**WHAT YOU HAVE TO DO:** All of the data below should be written out exactly.

##########

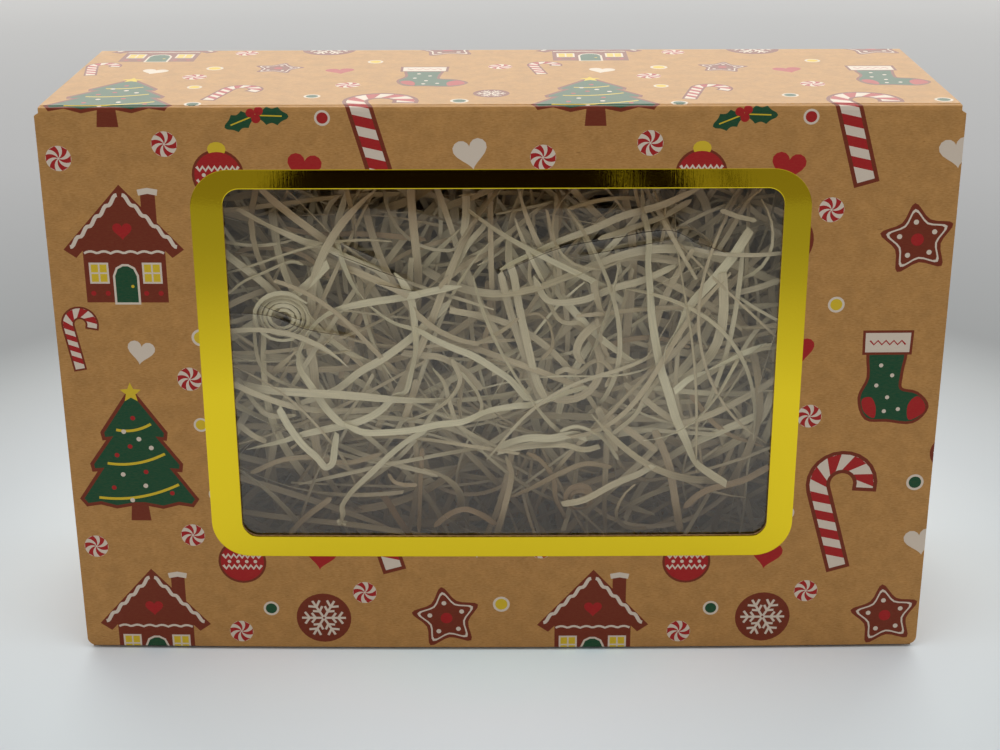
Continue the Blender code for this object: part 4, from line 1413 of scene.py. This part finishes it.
def torn(rng, width, steps, share):
    """Ribbon widths that narrow over a share of the length at each end: some ends are cut off, some run to a point."""
    t = np.linspace(0, 1, steps)
    ends = rng.uniform(0.12, 0.95, (2, len(width), 1))
    start, end = ends[0] + (1 - ends[0]) * t / share, ends[1] + (1 - ends[1]) * (1 - t) / share
    return width[:, None] * np.clip(np.minimum(start, end), 0, 1)


def loose_ribbons(rng, count, steps, depths, length, foot, widths, turn):
    """Random ribbons whose middles lie at the given range of depths. Most bend a little and few curl up.

    A heading, a slope and a twist each swing as a wave of random size, count and start. Over the tuck flap
    the whole mass leans back, by LEAN mm at the foot.
    """
    t = np.linspace(-0.5, 0.5, steps)

    def pick(low, high):
        return rng.uniform(low, high, (count, 1))

    def wave(size, turns):
        return pick(*size) * np.sin(pick(*turns) * t + pick(0, 6.3))

    step = pick(*length) / (steps - 1)
    x, y = rng.uniform(ROOM_LOW[0], ROOM_HIGH[0], count), rng.uniform(*depths, count)
    start = np.stack([x, y, rng.uniform(ROOM_LOW[2] + foot, ROOM_HIGH[2], count)], -1)
    curled = rng.normal(0, 1.2, (count, 1))
    bend = curled * np.where(rng.uniform(size=(count, 1)) < CURLED_SHARE, CURLED_MORE, 1.0)
    heading = pick(0, 2 * np.pi) + bend * t + wave((0.05, 0.5), (4, 11))
    slope = pick(-0.25, 0.25) + wave((0.05, 0.5), (4, 9))
    way = np.stack([np.cos(heading) * np.cos(slope), np.sin(slope), np.sin(heading) * np.cos(slope)], -1)
    line = np.cumsum(way * step[..., None], 1)
    line += start[:, None] - line.mean(1, keepdims=True)
    twist = turn * (pick(-1.2, 1.2) + pick(-2.8, 2.8) * t + wave((0, 0.7), (6, 14)))
    line[..., 1] += LEAN * np.interp(line[..., 2], LEAN_HEIGHTS, (1, 0))
    width = widths[0] + (widths[1] - widths[0]) * rng.uniform(size=count) ** 1.3
    return clear_of_flap(kept_inside(line)), twist, torn(rng, width, steps, 0.07)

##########

**FULL ANSWER:**
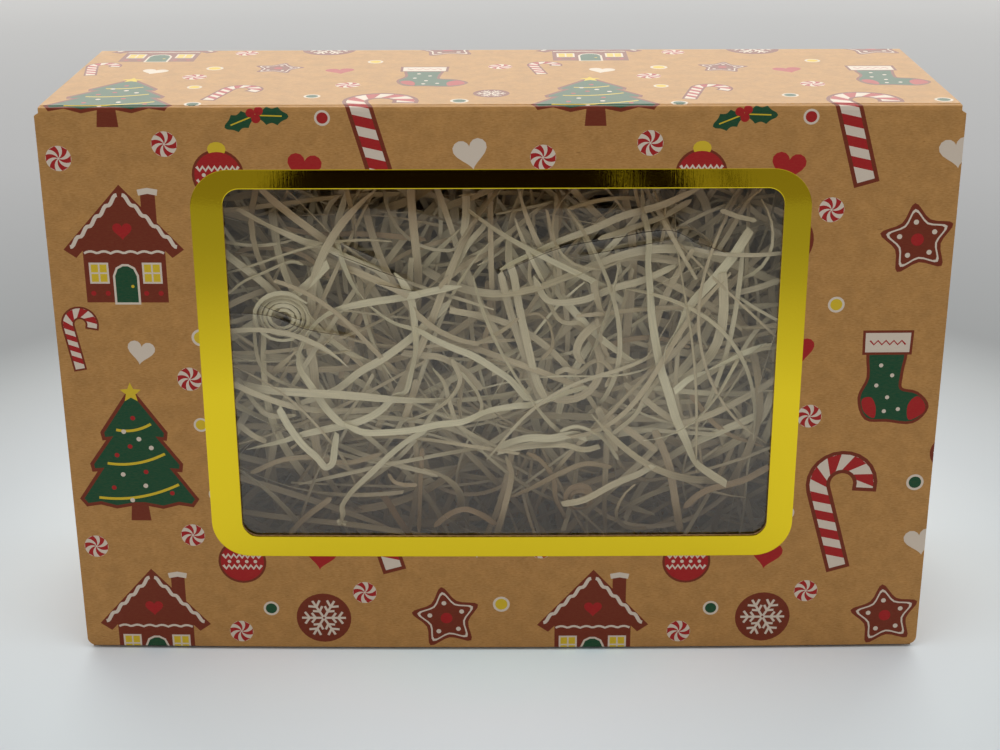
Continue the Blender code for this object: part 4, from line 1413 of scene.py. This part finishes it.
def torn(rng, width, steps, share):
    """Ribbon widths that narrow over a share of the length at each end: some ends are cut off, some run to a point."""
    t = np.linspace(0, 1, steps)
    ends = rng.uniform(0.12, 0.95, (2, len(width), 1))
    start, end = ends[0] + (1 - ends[0]) * t / share, ends[1] + (1 - ends[1]) * (1 - t) / share
    return width[:, None] * np.clip(np.minimum(start, end), 0, 1)


def loose_ribbons(rng, count, steps, depths, length, foot, widths, turn):
    """Random ribbons whose middles lie at the given range of depths. Most bend a little and few curl up.

    A heading, a slope and a twist each swing as a wave of random size, count and start. Over the tuck flap
    the whole mass leans back, by LEAN mm at the foot.
    """
    t = np.linspace(-0.5, 0.5, steps)

    def pick(low, high):
        return rng.uniform(low, high, (count, 1))

    def wave(size, turns):
        return pick(*size) * np.sin(pick(*turns) * t + pick(0, 6.3))

    step = pick(*length) / (steps - 1)
    x, y = rng.uniform(ROOM_LOW[0], ROOM_HIGH[0], count), rng.uniform(*depths, count)
    start = np.stack([x, y, rng.uniform(ROOM_LOW[2] + foot, ROOM_HIGH[2], count)], -1)
    curled = rng.normal(0, 1.2, (count, 1))
    bend = curled * np.where(rng.uniform(size=(count, 1)) < CURLED_SHARE, CURLED_MORE, 1.0)
    heading = pick(0, 2 * np.pi) + bend * t + wave((0.05, 0.5), (4, 11))
    slope = pick(-0.25, 0.25) + wave((0.05, 0.5), (4, 9))
    way = np.stack([np.cos(heading) * np.cos(slope), np.sin(slope), np.sin(heading) * np.cos(slope)], -1)
    line = np.cumsum(way * step[..., None], 1)
    line += start[:, None] - line.mean(1, keepdims=True)
    twist = turn * (pick(-1.2, 1.2) + pick(-2.8, 2.8) * t + wave((0, 0.7), (6, 14)))
    line[..., 1] += LEAN * np.interp(line[..., 2], LEAN_HEIGHTS, (1, 0))
    width = widths[0] + (widths[1] - widths[0]) * rng.uniform(size=count) ** 1.3
    return clear_of_flap(kept_inside(line)), twist, torn(rng, width, steps, 0.07)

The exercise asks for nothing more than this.